Apparently, my blog has caught the attention of a gaggle of lesbians on that rag-tag blogging site “Tumblr”; they’ve busied themselves with hand-waving, swearing, and offering general outcries of audacity about how backward, disgusting, and disagreeable I am.

Their focus (from what I can tell), seems to be on my advocacy for traditional male / female roles, and how I’ve suggested the cure for feminism might involve a little physical discipline on the part of a dedicated husband (or lover).

One wonders if they’d have all this free time to complain if they were in a kitchen where they belonged…

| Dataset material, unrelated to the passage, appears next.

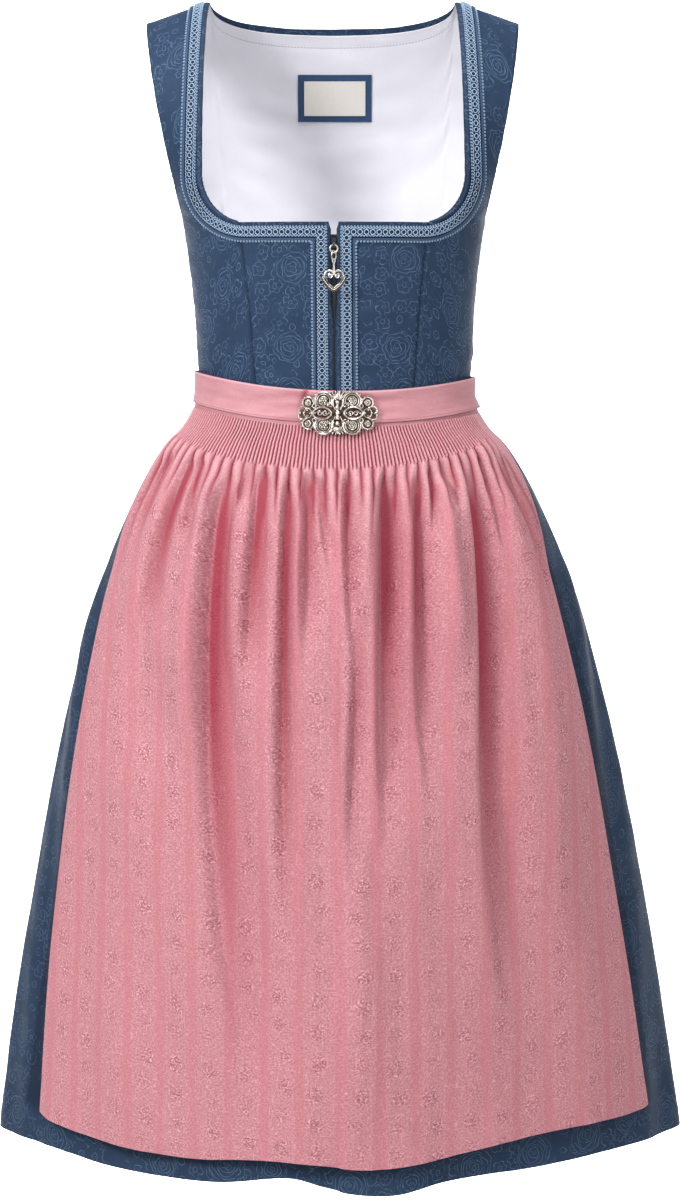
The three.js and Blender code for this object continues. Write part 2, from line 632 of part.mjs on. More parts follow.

In all seriousness though, ladies, I’d like you to consider something:

Consider the word “dog”.

Now, when extracted from a sentence, the word is meaningless.  It could describe a furry, four-legged animal.  It could be the name of a famous TV bounty-hunter.  Or, it might simply be a nonsense syllable used to fill space in a song…”dog itta dog a dang a dang dang”.

So, unless we place the word “dog” in a sentence, it is meaningless.

The same can be said of humans.

Unless we have a “context”, then we have no real identity.  Feminism, in its most basic sense, abstracts a woman from her social context, and tries to view her in some abstracted sense, a move supported by jargon like “…it’s the content of her character we’re worried about, not what reproductive organs she may or may not have…”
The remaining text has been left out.